Filme pode “fazer bem” a Santa Catarina, diz filho

Filho de Eglê Malheiros, o jornalista e crítico musical Antônio Carlos Miguel acredita que o documentário vai facilitar o reconhecimento da mãe como autora importante, mas especialmente como militante num tempo de muita repressão política.

Ele e os irmãos eram pequenos quando Eglê foi presa, em 1964. “Ficamos sem pai nem mãe, literalmente”, afirma ele ao dizer que Salim Miguel foi detido no mesmo período e permaneceu ainda mais tempo recluso logo após o golpe militar.

O jornalista destaca que a mãe foi “uma enciclopédia ambulante”, que impressionava a todos pela bagagem cultural, transmitindo aos filhos o gosto pelo conhecimento e o senso crítico e questionador que é a marca de todos eles.

Ela era a primeira leitora – sempre muito crítica – dos textos do marido, e nessa lida, a par da criação dos filhos, deixou de dar vazão à veia poética que revelou especialmente no livro “Manhã”, lançado em 1952 pelas Edições Sul. “Essa obra não envelheceu”, afirma Antônio Carlos.

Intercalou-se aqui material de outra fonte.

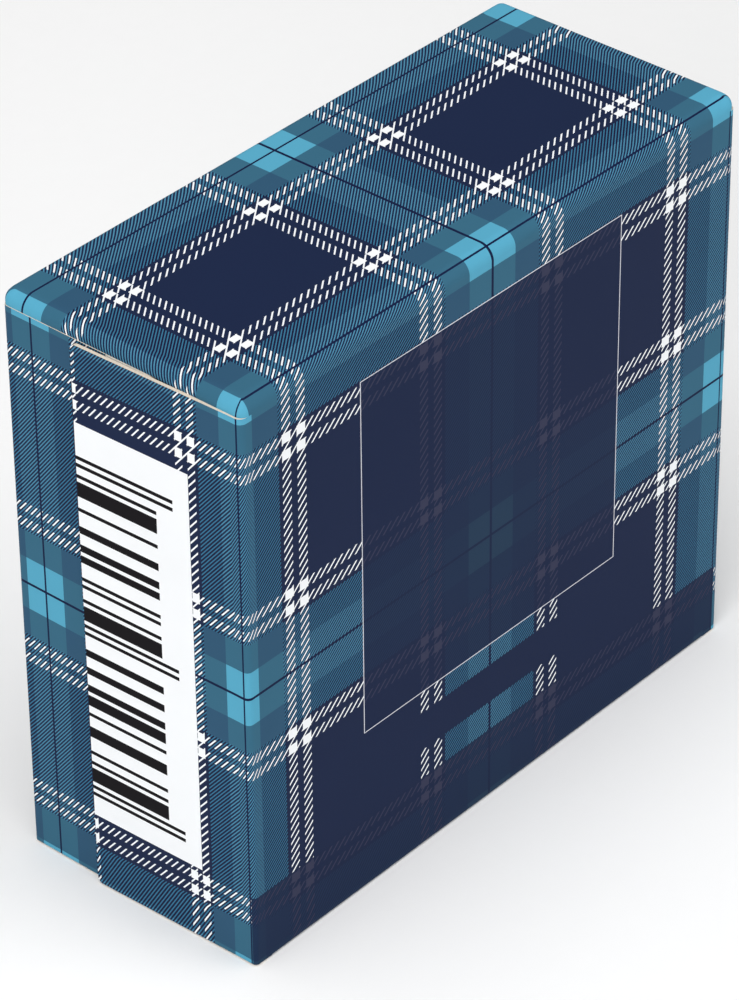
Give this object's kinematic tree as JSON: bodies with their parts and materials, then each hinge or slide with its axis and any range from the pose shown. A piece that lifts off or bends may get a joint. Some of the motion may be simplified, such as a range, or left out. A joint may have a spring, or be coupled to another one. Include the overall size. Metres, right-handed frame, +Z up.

Outro aspecto relevante é que o filme pode trazer reflexões e “fazer bem a Santa Catarina”, Estado onde as ideias progressistas de Eglê encontraram pouco eco. “Ela sempre teve coragem e foi muito coerente em sua vida e carreira”, diz o filho.

O documentário passa a visão de mundo da escritora, que nunca deixou de ser militante, mesmo quando precisou abandonar o trabalho para cuidar da prole. E, quando militava, não tornava isso ostensivo em casa. “Quanto éramos jovens, os amigos que nos visitavam ficavam pasmos com seu conhecimento enciclopédico”, conta.

No Rio de Janeiro, enquanto Salim Miguel cumpria longa jornada de trabalho, Eglê também se desdobrava em trabalhos de tradução (ela conhecia cinco línguas) e revisão de livros. Ela verteu para o português obras de Hermann Hesse, Martin Gottfried (teatro), Paul Tillich e Howard Mumford Jones.

Entre as obras de sua autoria aparecem “Desça, menino!” (1985), “Vozes veladas – Peça em dois atos” (1996), “Memórias de editor” (com Salim Miguel, 2002), “Os meus fantasmas” (2002), entre outros, alguns na área da literatura infanto-juvenil.